数字红皇后：基于大语言模型的Core War对抗性程序演化 (Digital Red Queen: Adversarial Program Evolution in Core War with LLMs)

Large language models (LLMs) are increasingly being used to evolve solutions to problems in many domains, in a process inspired by biological evolution. However, unlike biological evolution, most LLM-evolution frameworks are formulated as static optimization problems, overlooking the open-ended adversarial dynamics that characterize real-world evolutionary processes. Here, we study Digital Red Queen (DRQ), a simple self-play algorithm that embraces these so-called "Red Queen" dynamics via continual adaptation to a changing objective. DRQ uses an LLM to evolve assembly-like programs, called warriors, which compete against each other for control of a virtual machine in the game of Core War, a Turing-complete environment studied in artificial life and connected to cybersecurity. In each round of DRQ, the model evolves a new warrior to defeat all previous ones, producing a sequence of adapted warriors. Over many rounds, we observe that warriors become increasingly general (relative to a set of held-out human warriors). Interestingly, warriors also become less behaviorally diverse across independent runs, indicating a convergence pressure toward a general-purpose behavioral strategy, much like convergent evolution in nature. This result highlights a potential value of shifting from static objectives to dynamic Red Queen objectives. Our work positions Core War as a rich, controllable sandbox for studying adversarial adaptation in artificial systems and for evaluating LLM-based evolution methods. More broadly, the simplicity and effectiveness of DRQ suggest that similarly minimal self-play approaches could prove useful in other more practical multi-agent adversarial domains, like real-world cybersecurity or combating drug resistance.

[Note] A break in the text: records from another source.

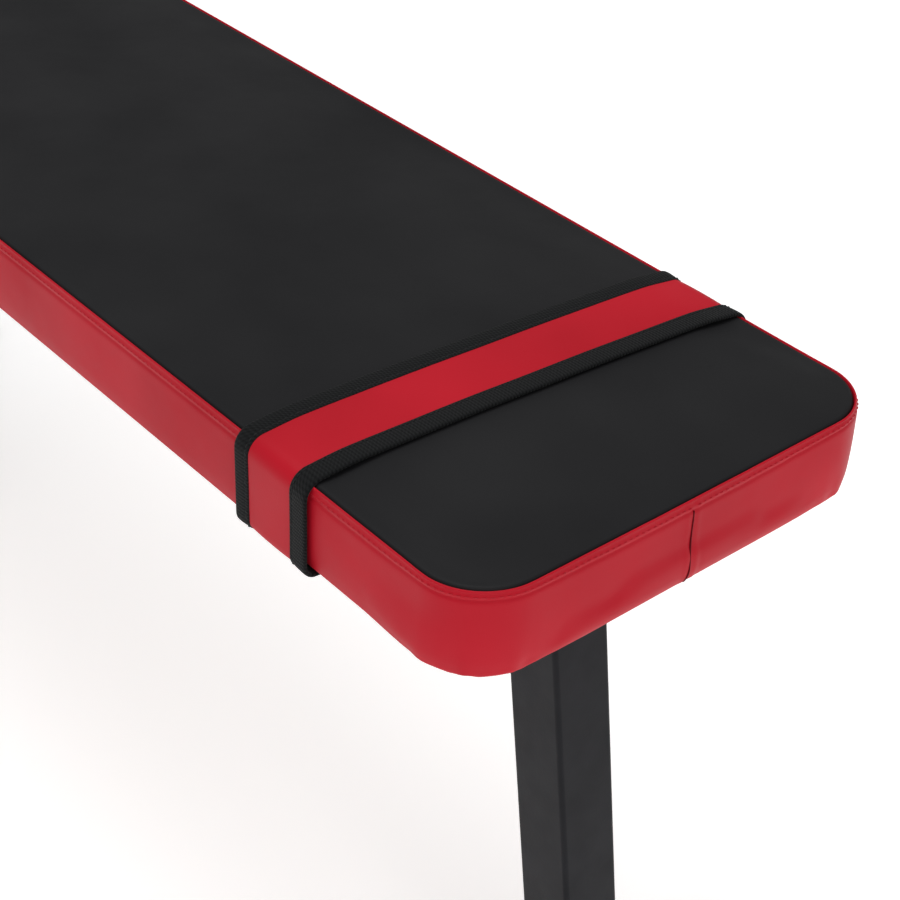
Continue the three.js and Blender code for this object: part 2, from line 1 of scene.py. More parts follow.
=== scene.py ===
"""Looks for the decline sit-up bench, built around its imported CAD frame.

Metres, +Z up, in the CAD frame. Pieces along the pad are drawn in the deck's own axes, in millimetres: x runs
from 0 at the pad's head end to -LENGTH at its foot end, y across the bench, z out of the pad's top.
"""

import json
import math

import bmesh
import bpy
import numpy as np
from mathutils import Matrix, Vector


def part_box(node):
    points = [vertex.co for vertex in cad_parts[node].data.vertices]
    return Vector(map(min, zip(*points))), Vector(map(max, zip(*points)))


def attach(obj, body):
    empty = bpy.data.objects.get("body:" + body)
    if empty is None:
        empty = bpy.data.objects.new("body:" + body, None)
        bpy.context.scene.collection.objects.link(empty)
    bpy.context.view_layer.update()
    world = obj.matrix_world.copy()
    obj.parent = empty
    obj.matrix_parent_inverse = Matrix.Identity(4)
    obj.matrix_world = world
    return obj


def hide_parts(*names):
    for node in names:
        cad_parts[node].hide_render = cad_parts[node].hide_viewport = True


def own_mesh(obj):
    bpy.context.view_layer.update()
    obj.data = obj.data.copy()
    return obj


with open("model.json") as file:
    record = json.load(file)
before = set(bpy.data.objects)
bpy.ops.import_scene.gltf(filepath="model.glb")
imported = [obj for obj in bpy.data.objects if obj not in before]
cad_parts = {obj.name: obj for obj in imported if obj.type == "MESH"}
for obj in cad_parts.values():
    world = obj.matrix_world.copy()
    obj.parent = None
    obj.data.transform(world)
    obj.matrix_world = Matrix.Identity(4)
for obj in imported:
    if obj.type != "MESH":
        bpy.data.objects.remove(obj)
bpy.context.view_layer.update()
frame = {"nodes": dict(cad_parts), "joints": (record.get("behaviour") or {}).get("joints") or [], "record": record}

MM = 0.001
JOINTS = {joint["name"]: joint for joint in frame["joints"]}
BODY_OF = {node: body for body, nodes in frame["record"]["behaviour"]["bodies"].items() for node in nodes}

# ---- Sizes of the soft parts, in millimetres on the deck ----

TOP_SKIN = 1.5
LENGTH = 1080.0
WIDTH = 285.0
THICKNESS = 54.0
CORNER = 38.0
HEM = 33.0

CELL = 9.0  # spacing of the cushion's cloth mesh
CORNER_PATCH = 63.0
SIDE_ROWS = 8
START_INSET = 1.2  # the cover starts this much smaller, and swells
TOP_CAP = 3.4
SIDE_CAP = 3.0
CROWN_RUN = 75.0  # the top rises to its full crown over this much from its edge

BOARD_TRIM = 6.0
SLEEVE_FOOT = -170.5
SLEEVE_PANEL = (-159.5, -124.0)
SLEEVE_HEAD = -111.0
SLEEVE_STANDOFF = 0.5
SLEEVE_SKEW = 0.058  # the loose sleeve has turned on the pad


# ---- The deck's axes, from the frame ----

def deck_matrix():
    axis = Vector(JOINTS["sleeve_slide"]["axis"])
    pitch = math.atan2(-axis.z, axis.x)
    low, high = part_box("pad_top_panel")
    origin = Vector((high[0], 0, low[2] + TOP_SKIN * MM * math.cos(pitch)))
    return Matrix.Translation(origin) @ Matrix.Rotation(pitch, 4, "Y") @ Matrix.Scale(MM, 4)


DECK = deck_matrix()


def unit(vector):
    return Vector(vector).normalized()


# ---- Mesh helpers ----

def add_to_scene(name, data):
    obj = bpy.data.objects.new(name, data)
    bpy.context.scene.collection.objects.link(obj)
    return obj


def shade_smooth(mesh, smooth=True):
    mesh.polygons.foreach_set("use_smooth", [smooth] * len(mesh.polygons))


def new_object(name, verts, faces, matrix=None, smooth=True):
    mesh = bpy.data.meshes.new(name)
    points = [Vector(v) if matrix is None else matrix @ Vector(v) for v in verts]
    mesh.from_pydata([tuple(p) for p in points], [], faces)
    mesh.update()
    shade_smooth(mesh, smooth)
    return add_to_scene(name, mesh)


def grid_faces(rows, columns, wrap=False, ring=False):
    """Quads of a grid of points, row by row. wrap joins each row's ends, ring the first and last row."""
    faces = []
    for r in range(rows if ring else rows - 1):
        here = r * columns
        below = (r + 1) % rows * columns
        for c in range(columns if wrap else columns - 1):
            after = (c + 1) % columns
            faces.append((here + c, here + after, below + after, below + c))
    return faces


def tube_faces(rings, sides, base=0):
    """Faces of a capped tube, whose rings of points follow one another from vertex base."""
    last = base + (rings - 1) * sides
    faces = [tuple(base + i for i in face) for face in grid_faces(rings, sides, wrap=True)]
    faces.append(tuple(base + k for k in reversed(range(sides))))
    faces.append(tuple(last + k for k in range(sides)))
    return faces


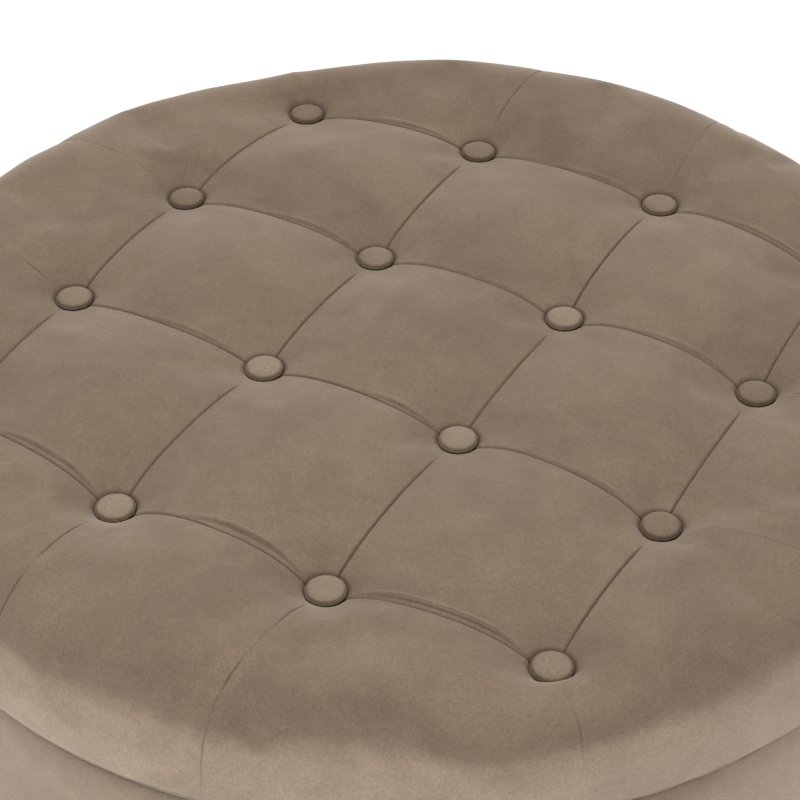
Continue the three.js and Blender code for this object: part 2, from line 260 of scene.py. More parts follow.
# ---------------------------------------------------------------- materials
class Nodes:
    """A short way to write node trees."""

    def __init__(self, name):
        self.material = bpy.data.materials.new(name)
        self.material.use_nodes = True
        self.tree = self.material.node_tree
        self.shader = self.tree.nodes["Principled BSDF"]
        self.place = self.tree.nodes.new("ShaderNodeTexCoord").outputs["Object"]

    def feed(self, socket, value):
        """Links another socket to this one, or sets its value."""
        if isinstance(value, bpy.types.NodeSocket):
            self.tree.links.new(value, socket)
        else:
            socket.default_value = value

    def add(self, kind, **values):
        node = self.tree.nodes.new(kind)
        for key, value in values.items():
            if key in node.inputs:
                self.feed(node.inputs[key], value)
            else:
                setattr(node, key, value)
        return node

    def noise(self, scale, detail=2.0, roughness=0.5, distortion=0.0, stretch=None):
        place = self.place
        if stretch:
            place = self.add("ShaderNodeMapping", Vector=place, Scale=stretch).outputs["Vector"]
        return self.add("ShaderNodeTexNoise", Vector=place, Scale=scale, Detail=detail,
                        Roughness=roughness, Distortion=distortion).outputs["Fac"]

    def ramp(self, value, stops):
        """A colour ramp, its stops given as (position, colour or grey value)."""
        node = self.add("ShaderNodeValToRGB", Fac=value)
        elements = node.color_ramp.elements
        while len(elements) < len(stops):
            elements.new(0.5)
        for element, (at, colour) in zip(elements, stops):
            element.position = at
            element.color = (*colour, 1) if isinstance(colour, tuple) else (colour, colour, colour, 1)
        return node.outputs["Color"]

    def mix(self, factor, a, b, mode="MIX"):
        node = self.add("ShaderNodeMix", data_type="RGBA", blend_type=mode)
        for socket, value in zip((node.inputs[0], node.inputs[6], node.inputs[7]), (factor, a, b)):
            self.feed(socket, value)
        return node.outputs[2]

    def ranged(self, value, low, high, to_low, to_high):
        limits = {"From Min": low, "From Max": high, "To Min": to_low, "To Max": to_high}
        return self.add("ShaderNodeMapRange", Value=value, **limits).outputs["Result"]

    def maths(self, operation, *values):
        node = self.add("ShaderNodeMath", operation=operation)
        for socket, value in zip(node.inputs, values):
            self.feed(socket, value)
        return node.outputs[0]

    def painted_light_by_facing(self):
        """Painted light and shade by which way a face turns: lighter on upright faces, darker on the
        shoulder, on faces turned down and on faces towards the front, lighter on faces towards the back, with
        noisy streaks along the edges between.
        """
        parts = self.add("ShaderNodeSeparateXYZ", Vector=self.place.node.outputs["Normal"]).outputs
        streaks = self.ranged(self.noise(11.0, 4.0, 0.55, 0.8), 0.3, 0.7, -0.18, 0.18)
        height = self.maths("ADD", parts["Z"], streaks)
        stops = [(-0.8, 0.75), (-0.5, 0.85), (-0.22, (1.8, 1.9, 2.04)), (0.05, (1.85, 1.95, 2.1)),
                 (0.21, (1.71, 1.79, 1.91)), (0.54, (1.0, 1.01, 1.03)), (0.74, 0.92), (0.95, 0.98)]
        upright = self.ramp(self.maths("MULTIPLY_ADD", height, 0.5, 0.5),
                            [((z + 1) / 2, colour) for z, colour in stops])
        return self.mix(1.0, upright, self.ranged(parts["Y"], -0.35, 0.35, 0.9, 1.1), "MULTIPLY")

    def shaded(self, colour):
        """Painted shade: darker by the share in the mesh's shade attribute, in creases, round buttons and
        under the lid's edge, and browner as it darkens; a negative share paints a highlight.
        """
        shade = self.add("ShaderNodeAttribute", attribute_name="shade").outputs["Fac"]
        warm = self.add("ShaderNodeMix", data_type="VECTOR", clamp_factor=False, Factor=shade)
        warm.inputs[4].default_value = (1, 1, 1)
        warm.inputs[5].default_value = (0.08, 0, -0.1)
        return self.mix(1.0, colour, warm.outputs[1], "MULTIPLY")

    def bump(self, height, distance, strength, normal=None):
        node = self.add("ShaderNodeBump", Height=height, Distance=distance, Strength=strength)
        if normal:
            self.feed(node.inputs["Normal"], normal)
        return node.outputs["Normal"]

    def finish(self, colour, roughness, normal=None, fixed=None):
        """Feeds the shader with textures, and its other inputs with fixed values."""
        values = {"Base Color": colour, "Roughness": roughness, "Normal": normal} | (fixed or {})
        for key, value in values.items():
            if value is not None:
                self.feed(self.shader.inputs[key], value)
        return self.material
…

翻译：大语言模型正日益被用于演化解决诸多领域的问题，这一过程受到生物演化的启发。然而与生物演化不同，大多数基于大语言模型的演化框架被构建为静态优化问题，忽视了现实世界演化过程中具有的开放式对抗动态特性。本文研究数字红皇后算法——一种通过持续适应变化目标来体现所谓"红皇后"动态的简易自博弈算法。该算法利用大语言模型演化类汇编程序（称为战士程序），这些程序在Core War游戏中相互竞争以争夺虚拟机的控制权。Core War是一个图灵完备的环境，在人工生命研究中被广泛探讨并与网络安全领域相关联。在数字红皇后算法的每一轮迭代中，模型演化出新战士程序以击败所有先前版本，从而产生一系列适应性战士。经过多轮演化，我们观察到战士程序相对于一组保留的人类战士程序变得日益通用。有趣的是，在不同独立运行中，战士程序的行为多样性反而降低，这表明存在向通用行为策略的收敛压力，类似于自然界的趋同演化现象。这一结果凸显了从静态目标转向动态红皇后目标的潜在价值。我们的研究将Core War定位为一个丰富可控的沙箱环境，可用于研究人工系统中的对抗性适应机制，并评估基于大语言模型的演化方法。更广泛而言，数字红皇后算法的简洁性与有效性表明，类似的极简自博弈方法在其他更具实践意义的多智能体对抗领域（如现实网络安全或应对耐药性问题）可能同样具有应用价值。